Locate the string "with" in the listing below. Copy every line where it is found.
##### Stored data #####
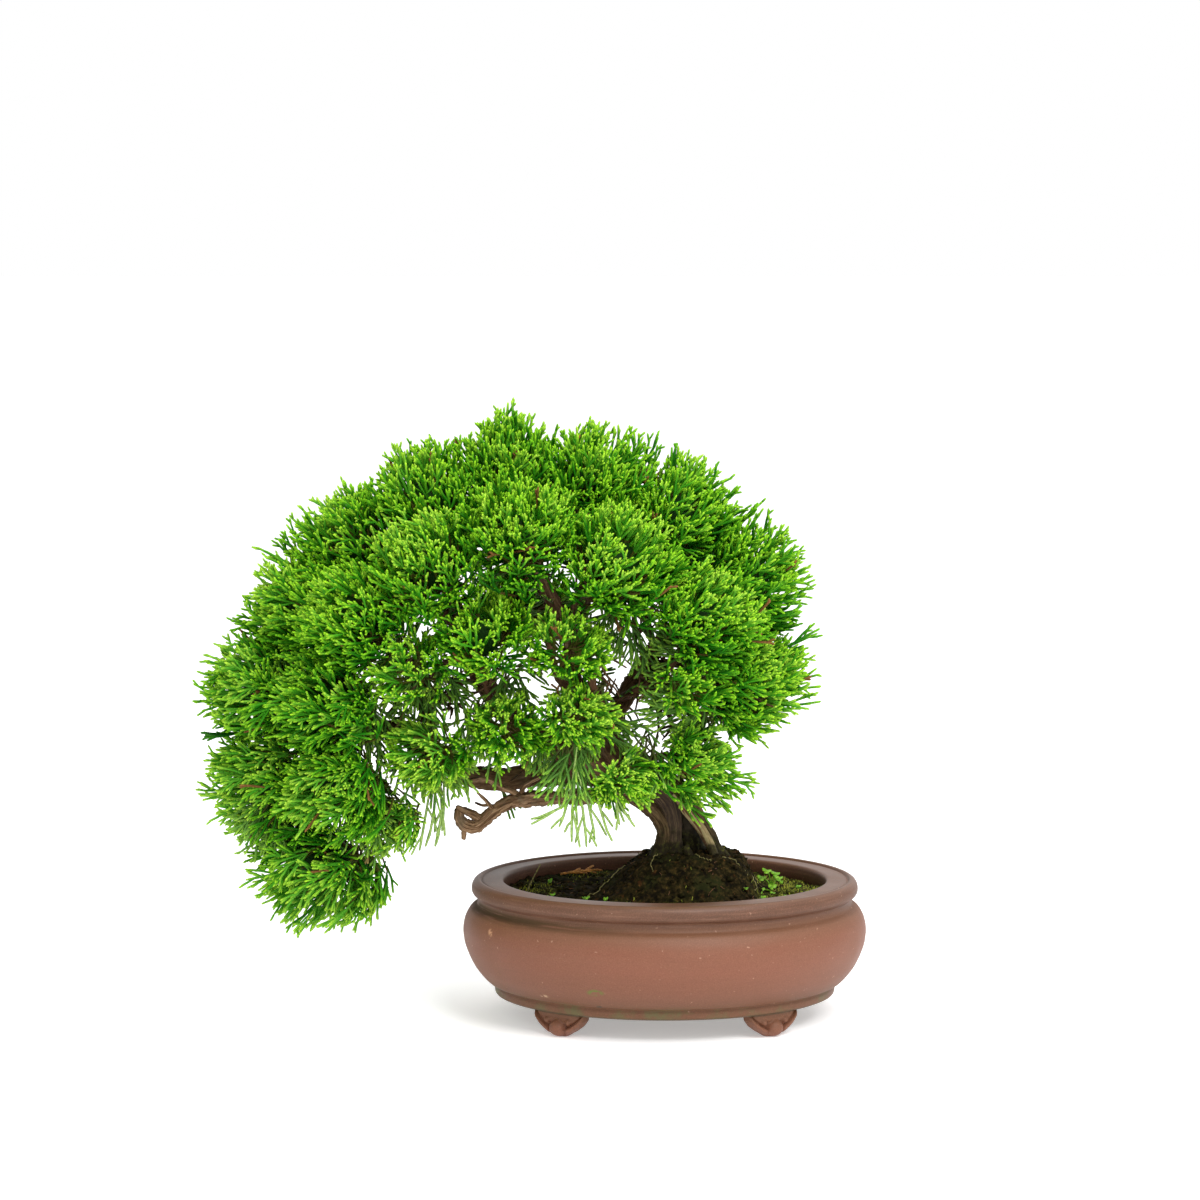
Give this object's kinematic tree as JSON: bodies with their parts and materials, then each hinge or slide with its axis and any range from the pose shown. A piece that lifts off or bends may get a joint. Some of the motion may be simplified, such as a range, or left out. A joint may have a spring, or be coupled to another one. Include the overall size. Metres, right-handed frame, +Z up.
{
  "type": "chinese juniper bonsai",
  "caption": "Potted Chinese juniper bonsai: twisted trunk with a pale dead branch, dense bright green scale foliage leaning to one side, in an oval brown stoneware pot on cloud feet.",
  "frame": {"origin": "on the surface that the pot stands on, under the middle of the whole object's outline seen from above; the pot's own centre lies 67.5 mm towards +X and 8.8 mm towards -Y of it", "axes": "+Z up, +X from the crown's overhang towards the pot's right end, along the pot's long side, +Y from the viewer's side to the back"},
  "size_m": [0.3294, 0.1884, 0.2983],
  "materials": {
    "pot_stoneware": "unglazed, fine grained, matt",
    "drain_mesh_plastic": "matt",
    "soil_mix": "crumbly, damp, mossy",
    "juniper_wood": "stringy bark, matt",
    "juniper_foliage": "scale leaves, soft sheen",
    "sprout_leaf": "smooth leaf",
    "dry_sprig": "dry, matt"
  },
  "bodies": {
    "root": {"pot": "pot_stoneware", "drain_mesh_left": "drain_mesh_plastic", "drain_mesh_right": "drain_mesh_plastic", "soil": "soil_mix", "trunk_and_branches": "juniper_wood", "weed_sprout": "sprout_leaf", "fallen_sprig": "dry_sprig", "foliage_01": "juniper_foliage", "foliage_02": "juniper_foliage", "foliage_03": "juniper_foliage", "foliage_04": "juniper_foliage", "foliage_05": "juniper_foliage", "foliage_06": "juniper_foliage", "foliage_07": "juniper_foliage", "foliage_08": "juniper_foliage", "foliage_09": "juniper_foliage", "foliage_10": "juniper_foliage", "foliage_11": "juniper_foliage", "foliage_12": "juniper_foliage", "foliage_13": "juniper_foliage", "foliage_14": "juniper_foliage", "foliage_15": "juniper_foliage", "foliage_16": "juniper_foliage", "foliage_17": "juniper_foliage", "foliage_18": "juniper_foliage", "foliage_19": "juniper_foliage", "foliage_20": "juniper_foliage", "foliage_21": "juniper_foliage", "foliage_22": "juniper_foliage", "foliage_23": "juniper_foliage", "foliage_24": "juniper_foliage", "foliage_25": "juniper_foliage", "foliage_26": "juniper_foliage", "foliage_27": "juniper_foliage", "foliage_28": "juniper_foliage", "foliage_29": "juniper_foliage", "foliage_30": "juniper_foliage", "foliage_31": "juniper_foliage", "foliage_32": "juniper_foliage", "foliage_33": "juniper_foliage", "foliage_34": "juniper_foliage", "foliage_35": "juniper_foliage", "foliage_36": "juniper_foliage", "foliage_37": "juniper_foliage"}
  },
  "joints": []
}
#####
* Answer to this exercise
Give this object's kinematic tree as JSON: bodies with their parts and materials, then each hinge or slide with its axis and any range from the pose shown. A piece that lifts off or bends may get a joint. Some of the motion may be simplified, such as a range, or left out. A joint may have a spring, or be coupled to another one. Include the overall size. Metres, right-handed frame, +Z up.
  "caption": "Potted Chinese juniper bonsai: twisted trunk with a pale dead branch, dense bright green scale foliage leaning to one side, in an oval brown stoneware pot on cloud feet.",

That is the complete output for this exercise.